Long way of saying it, but the consensus amongst my fellow Burgundian winemakers is that it is a complex issue with many factors, but it seems the thinking is towards more oxidative must handling and non-cork closures as the two main strategies.
I don’t think Burgundy producers are ostriches with their heads in the sand over premox. How do you solve a problem now when you will only really know you have solved it in 10 years? I’m sure they’re trying …
When we were in Burgundy recently we asked winemakers about premox. Winemakers gave several possible solutions related to battonage, SO2, corks etc. One maker, who shall remain nameless said “No one knows what causes premox. If they tell you they have solved it, they’re lying”.
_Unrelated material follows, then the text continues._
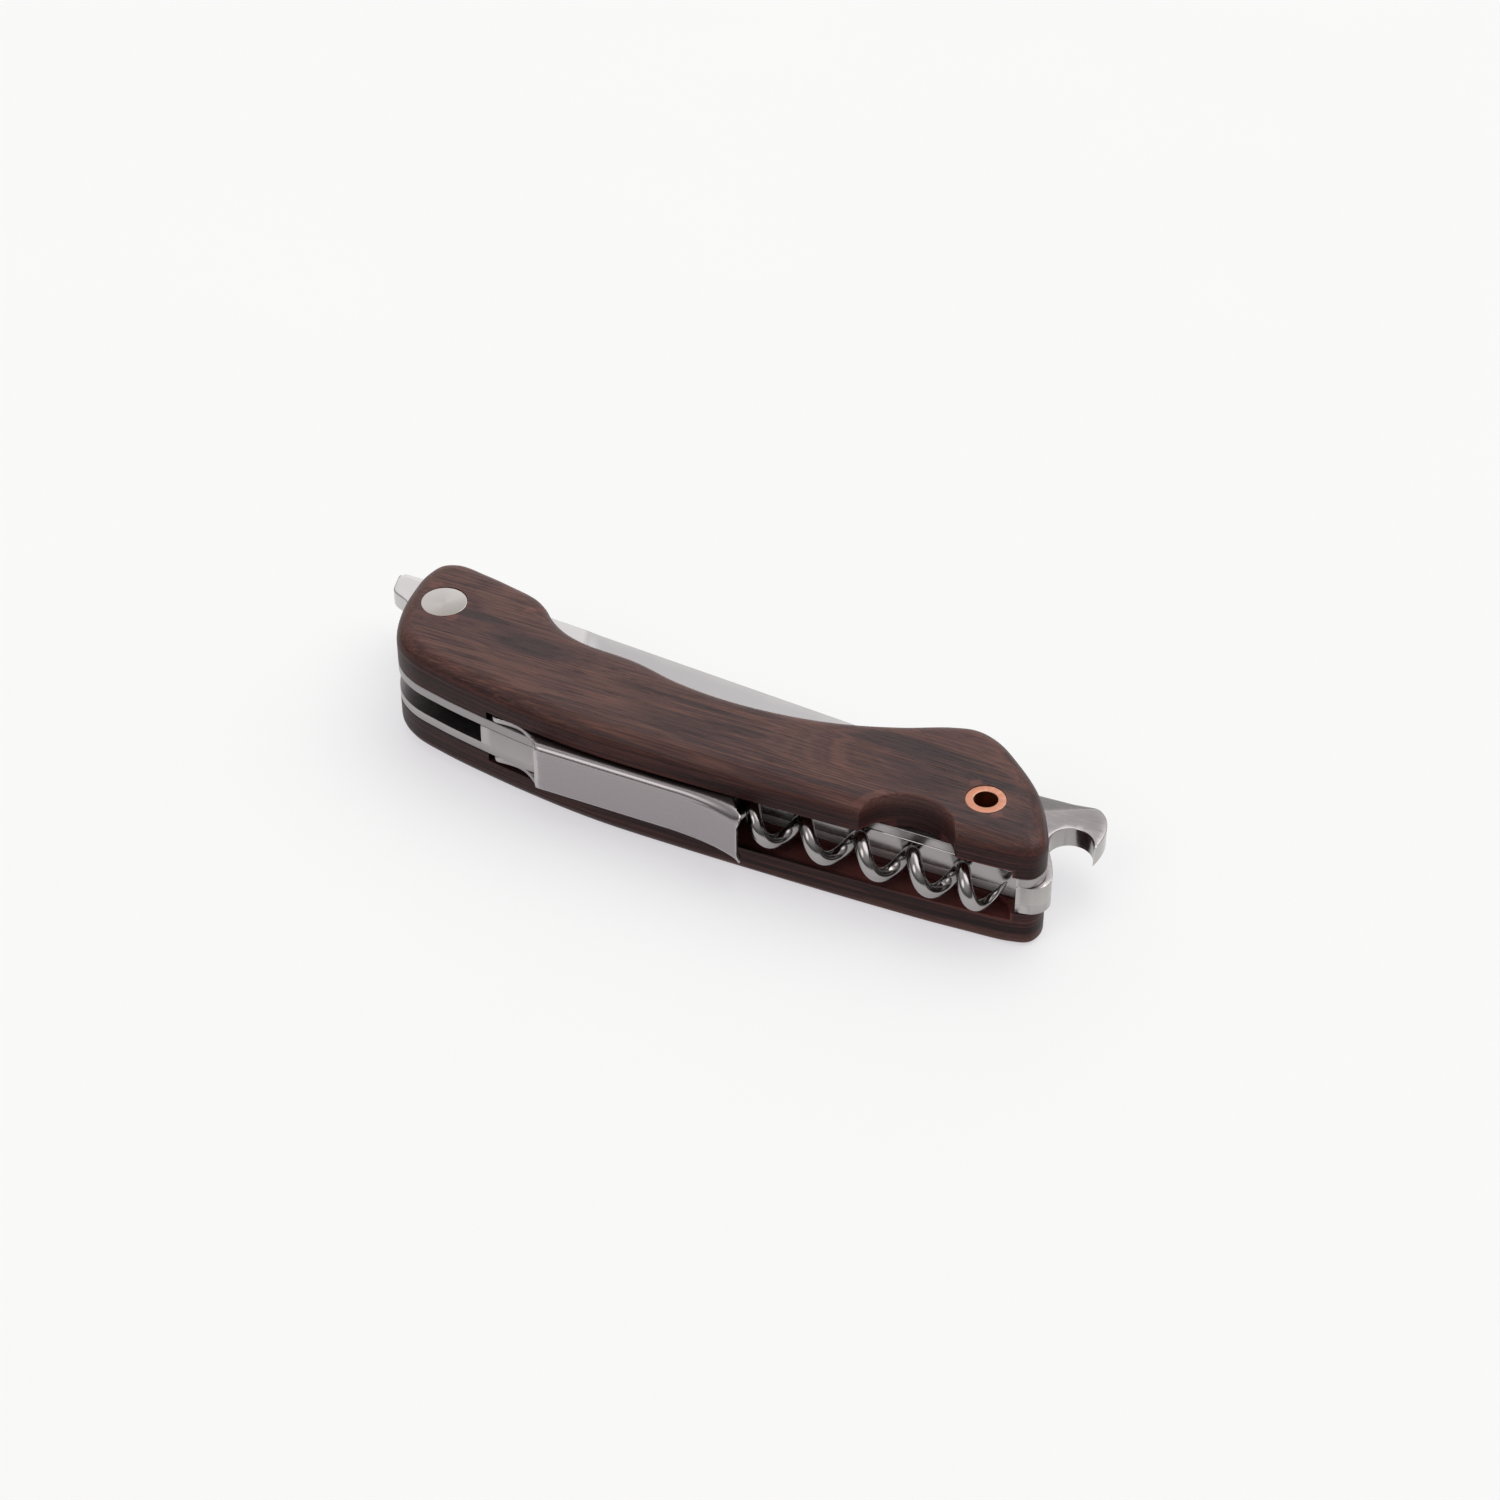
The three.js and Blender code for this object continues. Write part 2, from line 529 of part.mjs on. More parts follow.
function worm() {
  const centres = wormPath();
  const path = new THREE.CatmullRomCurve3(centres);
  const section = new THREE.Shape();
  section.absarc(0, 0, WIRE_RADIUS, 0, 2 * Math.PI, false);
  const steps = centres.length - 1;
  const geometry = new THREE.ExtrudeGeometry(section, {
    steps, extrudePath: path, bevelEnabled: false, curveSegments: 9,
  });
  const rings = path.getSpacedPoints(steps);
  const length = path.getLength();
  const place = geometry.getAttribute("position");
  const at = new THREE.Vector3();
  for (let i = 0; i < place.count; i++) {
    at.fromBufferAttribute(place, i);
    const near = rings.map((ring) => ring.distanceToSquared(at));
    const ring = near.indexOf(Math.min(...near));
    const toEnd = length * (1 - ring / steps);
    const width = THREE.MathUtils.clamp(0.12 + 0.88 * (toEnd / POINT_LENGTH), 0.12, 1);
    at.sub(rings[ring]).multiplyScalar(width).add(rings[ring]);
    place.setXYZ(i, at.x, at.y, at.z);
  }
  return solidOf(geometry);
}
addPiece("worm", worm(), polishedSteel);

export default handle;
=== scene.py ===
"""The looks of a closed waiters corkscrew: laminated rosewood scales over satin steel, with a folding
blade, lever and worm. Plan outlines and section sizes are in millimetres, heights are measured from the
handle's middle plane, and meshes are scaled to metres as they are made."""

import json
import math

import bmesh
import bpy
import numpy as np
from mathutils import Matrix, Vector
from mathutils.geometry import delaunay_2d_cdt


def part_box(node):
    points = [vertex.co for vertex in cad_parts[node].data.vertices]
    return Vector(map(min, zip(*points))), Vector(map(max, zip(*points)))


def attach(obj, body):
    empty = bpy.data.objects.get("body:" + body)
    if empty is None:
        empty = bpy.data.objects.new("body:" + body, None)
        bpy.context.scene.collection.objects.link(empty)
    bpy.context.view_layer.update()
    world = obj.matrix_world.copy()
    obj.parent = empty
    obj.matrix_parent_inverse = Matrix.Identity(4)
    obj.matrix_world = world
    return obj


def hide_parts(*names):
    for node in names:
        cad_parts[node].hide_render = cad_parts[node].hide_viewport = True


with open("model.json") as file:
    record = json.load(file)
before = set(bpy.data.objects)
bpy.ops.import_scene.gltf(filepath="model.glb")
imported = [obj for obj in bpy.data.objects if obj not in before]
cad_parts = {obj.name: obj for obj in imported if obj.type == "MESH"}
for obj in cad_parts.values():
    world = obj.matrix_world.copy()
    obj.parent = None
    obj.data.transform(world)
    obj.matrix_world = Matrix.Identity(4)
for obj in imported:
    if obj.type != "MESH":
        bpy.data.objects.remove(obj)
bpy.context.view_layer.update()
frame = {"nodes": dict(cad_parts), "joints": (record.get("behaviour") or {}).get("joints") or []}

MM = 0.001


# ---- Places and sizes taken from the frame ----

def box_mm(node):
    """Lowest and highest corner of a CAD node, in millimetres."""
    low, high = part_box(node)
    return np.array(low) / MM, np.array(high) / MM


def centre_mm(node):
    """Middle of a CAD node in plan."""
    low, high = box_mm(node)
    return (low + high)[:2] / 2


def radius_mm(node):
    """Radius of a round CAD node."""
    low, high = box_mm(node)
    return (high - low)[0] / 2


def joint_place(name):
    """A hinge's place in plan."""
    joint = next(j for j in frame["joints"] if j["name"] == name)
    return np.array(joint["pos_m"][:2]) / MM


HALF = box_mm("upper_scale")[1][2] / 2
MID_Z = HALF


def top_mm(node):
    """Top of a CAD node, from the middle plane."""
    return box_mm(node)[1][2] - MID_Z


LINER_OUTER = top_mm("upper_liner")
SLOT_HALF = box_mm("upper_liner")[0][2] - MID_Z
BLADE_HALF = top_mm("blade")
BLADE_PIVOT = joint_place("blade_fold")
LEVER_PIVOT = joint_place("lever_swing")
WORM_PIVOT = joint_place("worm_swing")
LANYARD_HOLE = centre_mm("lanyard_tube")
LANYARD_RADIUS = radius_mm("lanyard_tube")
PIVOT_HEAD_RADIUS = radius_mm("blade_pivot_barrel")
HEAD_TOP = top_mm("blade_pivot_barrel")
LEVER_TIP_X = box_mm("lever")[1][0]

# Places and sizes that several pieces share.
CHANNEL_WALL_Y = -2.5  # back wall of the channel that the worm lies in
CHANNEL_END_X = 48.0
LEVER_RUN_X = -27.0  # the plates are cut back under the lever from here
SPACER_PINS = ["front_spacer_pin", "rear_spacer_pin"]
PLAIN_PINS = [*SPACER_PINS, "cap_lifter_pin", "blade_stop_pin", "worm_pivot_pin"]
LEVER_PIN_RADIUS = 1.3
BARREL_RADIUS = 2.5
PLUNGE_X = -34.5  # where the blade's ground bevels start
SEAM = 0.05  # hairline gap between stacked pieces
PRESS_GAP = 0.02
BORE_GAP = 0.03
TURNING_GAP = 0.05

# The handle in plan, anticlockwise from the blade end.
HANDLE_OUTLINE = [
    (-59.4, 12.5), (-58.3, 6.2), (-55.6, 0.4), (-52.1, -2.3), (-46.0, -4.1), (-38.3, -5.6), (-29.0, -7.0),
    (-18.0, -7.9), (-4.0, -7.9), (12.0, -7.5), (28.0, -6.9), (40.0, -6.2), (47.6, -5.5), (50.3, -4.4),
    (51.1, -1.8), (49.5, 2.4), (46.0, 8.2), (40.9, 13.3), (36.4, 16.6), (32.6, 17.6), (28.6, 16.6),
    (21.8, 13.4), (13.5, 10.5), (5.0, 8.9), (-4.0, 8.4), (-12.0, 9.1), (-20.0, 10.9), (-29.0, 11.6),
    (-33.0, 12.8), (-36.2, 14.8), (-38.5, 16.9), (-40.8, 18.3), (-45.6, 19.5), (-50.4, 20.4), (-55.4, 20.9),
    (-58.3, 19.4), (-59.4, 16.4),
]
OUTLINE_STEPS = 12  # points on each stretch of the outline


# ---- Plan curves ----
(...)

If my hunch is right, the real solution would probably be going back to producing the sharper, higher acid, less ripe, lighter colored White Burgs of 20 years ago, and I doubt any of them want to do that.
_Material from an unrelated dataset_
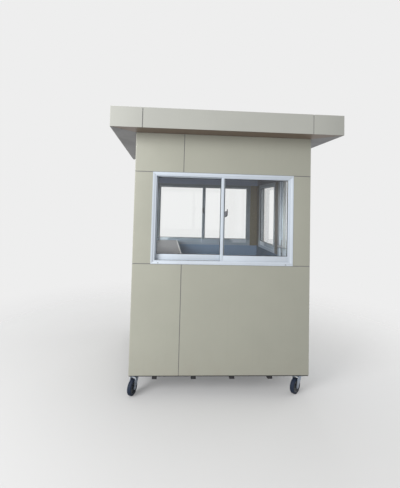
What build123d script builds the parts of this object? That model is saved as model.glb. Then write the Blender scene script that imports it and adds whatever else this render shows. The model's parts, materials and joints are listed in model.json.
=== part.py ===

I’m not saying there might not be some tweaks to the stirring, corks or something else (most especially switching to screwcaps) that would help, but my guess has always been that today’s White Burgs, full of ripe tropical fruit and delicious right upon release, just aren’t made in a long-aging style.
I don’t know if Burg producers secretly agree with my hunch, but even if they did, I would expect them to talk about sulfur and corks and all instead.
I’m no expert, though – that’s just what has always seemed like the obvious answer to me.
Are you sure Coche uses oxidative juice handling? Remington Norman’s book ‘The Great Domaines of Burgundy’ (the reprinted in 1998 edition) quotes Jean-Francoise Coche as doing reductive juice handling…esp sulfuring the grapes/juice to avoid any possibility of oxidation.
How do bladder presses and basket presses differ in their function and how is that thought to relate to premox? Something about the amount of anti-oxidants that end up in the juice?